Basketball: A Love Story

Tomorrow is Valentine’s Day, a holiday that originated as the feast day of St. Valentinus, who was beaten and beheaded in Rome on February 14, 269 for refusing to renounce his faith. How this brutal event became a celebration of romantic love involves some tenuous associations and dubious legends: Valentinus performed secret marriages for Roman soldiers when the emperor forbid marriage, Valentinus wrote a letter to a girl he’d healed of blindness signed “your Valentine,” birds begin to couple up around February 14. Valentinus is also the patron saint of epilepsy and beekeepers, neither of which are often associated with romantic love.
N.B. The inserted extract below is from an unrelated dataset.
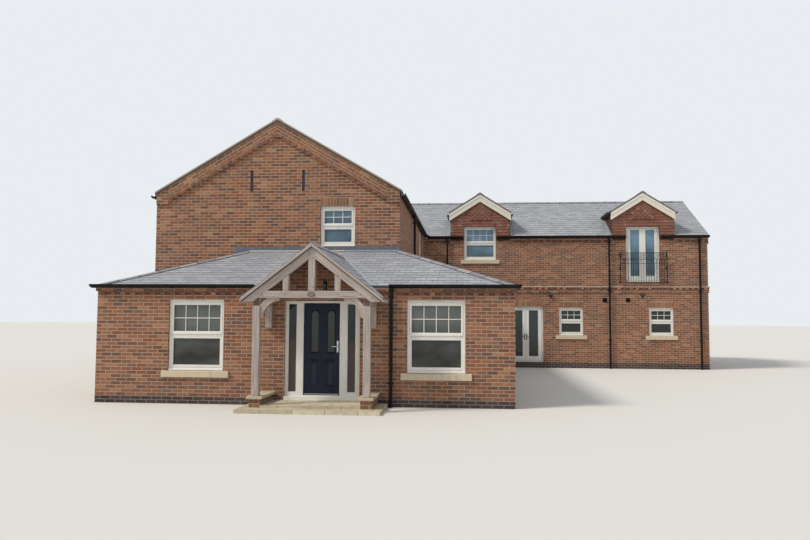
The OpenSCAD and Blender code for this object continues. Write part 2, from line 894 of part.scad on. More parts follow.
// Iron balcony: end posts, three rails, balusters and wall fixings
module juliet_balcony() color(iron) {
    left = dormer_x[1] - balcony_w / 2;
    low = juliet_z - 24;
    top = low + balcony_h;
    y = [wing_y - balcony_off - baluster, wing_y - balcony_off];
    rail_z = [low, top - 400, top - 250, top - baluster];
    fixing_z = [low + 20, low + balcony_h / 2 - 20, top - 90];
    for (x = [left, left + balcony_w - balcony_post])
        block([x, x + balcony_post], [y[0] - 4, y[1] + 4], [low - 10, top]);
    for (z = rail_z)
        block([left, left + balcony_w], y, [z, z + baluster]);
    for (i = [1 : baluster_count]) {
        x = left + (balcony_post - baluster) / 2
            + i * (balcony_w - balcony_post) / (baluster_count + 1);
        block([x, x + baluster], y, [low, rail_z[2] + baluster]);
    }
    for (x = [left, left + balcony_w - balcony_post])
        for (z = fixing_z)
            block([x, x + balcony_post], [y[1], wing_y], [z, z + balcony_post]);
}

// Dwarf brick walls that carry the porch posts
module porch_dwarf_walls() color(brick)
    for (s = [-1, 1])
        translate([porch_x + s * post_half, 0, 0])
            block([-dwarf_half, dwarf_half], [-porch_out - dwarf_out, 0], [flag_z, dwarf_z]);

// Flagstone step in two levels, and the copings of the dwarf walls
module porch_stonework() color(stone) {
    block([porch_x - flag_half, porch_x + flag_half], [-porch_out - flag_out, 0], [0, flag_z]);
    block([porch_x - post_half + dwarf_half, porch_x + post_half - dwarf_half],
        [-porch_out - dwarf_out, 0], [flag_z - small, screen_foot_z]);
    for (s = [-1, 1])
        translate([porch_x + s * post_half, 0, 0])
            block([-coping_half, coping_half], [-porch_out - coping_out, 0],
                [dwarf_z, dwarf_z + coping_h]);
}

// Oak posts, the wall plates over them and the short posts on the wall
module porch_frame() color(oak)
    for (s = [-1, 1])
        translate([porch_x + s * post_half, 0, 0]) {
            block([-post / 2, post / 2], [-porch_out, -porch_out + post],
                [dwarf_z + coping_h, plate_z]);
            block([-post / 2, post / 2], [plate_in - porch_out, 0], [plate_z - small, tie_z]);
            block([-post / 2 + 5, post / 2 - 5], [-wall_post_d, 0], [wall_post_z, plate_z]);
        }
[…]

I suspect a more likely explanation is that by February 14, in the middle of chill grey winter, most of us in the Northern Hemisphere are so starved for a little romance and color that we’ll jump on any excuse for eating chocolate, donning pink and red, and sending cards and flowers to loved ones.  

On the other hand, if St. Valentinus was so devoted to his faith and God that he was wiling to undergo imprisonment, torture, and death, maybe he’s not such a bad exemplar of love – not the lovey-dovey smitten-ness we elevate on Valentine’s Day, but a long and deeply rooted devotion. 

Like the love my son has for basketball.